BuildLaw Issue 25 September 2016 | Page 13

Lump Sum Contracts:
Not always certain?

- Julian Bailey & Michael Turrini

"Lump sum fixed price" is a well-established method of construction contracting in the Middle East and many other regions of the world. Its selling point is price certainty. However, as two recent cases highlight, defining a lump sum contract may not always be as straightforward as might be supposed.

Lump sum contracts

Lump sum contracts are a familiar feature of the construction industry throughout the Gulf. This is to some extent a result of the dominant influence of FIDIC, especially in public sector work. In Abu Dhabi, the Government Standard Form contracts include a version of the Yellow Book, and FIDIC's most widely used lump sum contract is also routinely used or adapted on Government projects in Qatar, Oman and other countries. The EPC Turnkey Silver Book is another widely used standard form of this type.

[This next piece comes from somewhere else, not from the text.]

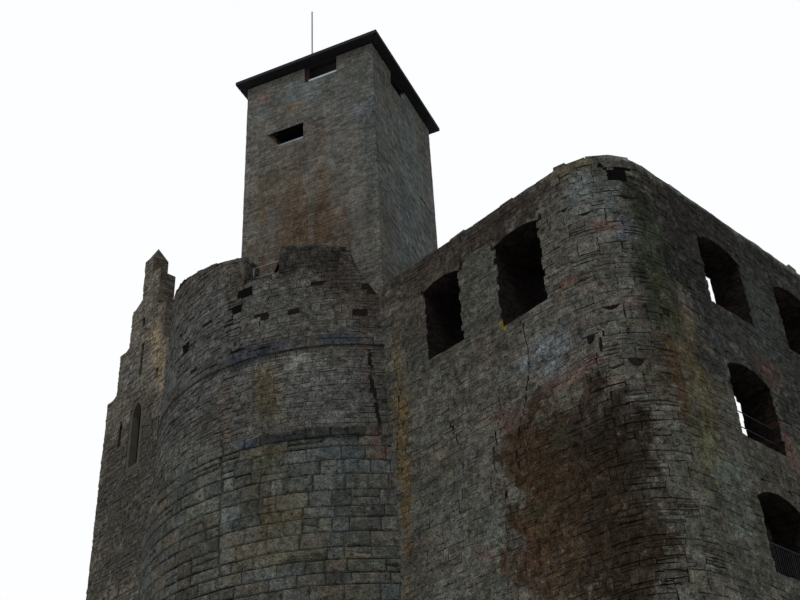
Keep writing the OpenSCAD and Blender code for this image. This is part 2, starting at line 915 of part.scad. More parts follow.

Problems of definition of lump sum contracts

Many projects conducted under well-known standard forms are clearly on a lump sum basis. But the position will not always be clear. Uncertainty can occur principally from the use of inadequate bespoke contracts or from inappropriate amendment of a standard form. There is nothing intrinsically wrong with changing the payment provisions of a contract. The Red Book, FIDIC's Employer Design Construction Contract, is drafted as a remeasurement contract but it can be adopted as a lump sum contract.

Uncertainty arises: two recent examples

Recently, two very different decisions provided a salutary reminder that these issues are not confined to one jurisdiction or one construction industry.

On 2nd June 2016, the High Court of Singapore gave judgment in Goh Eng Lee Andy v Yeo Jin Kow ([2016] SGHC 110).

• The case concerned a residential project, where the basis of the contract was no more than a combination of a schematic design, a final quotation and the Construction Drawings.

• The court had to decide whether this constituted a design-and-build lump sum contract because it would give the owner "the advantage of price certainty" in circumstances where the contractor was claiming entitlement to additional payments.

• It was held that "by entering into a 'design and build' contract without more, the owner and the contractor have agreed on a lump sum payment by the former in return for the construction and delivery of a project by the latter that is in accordance with an agreed design". So it was concluded that a design-and-build contract, unless there are express terms to the contrary, will necessarily incorporate a lump sum price component, which in principle must be correct, though it was hardly desirable that it should have taken a visit to the High Court to establish that this was what the parties had agreed.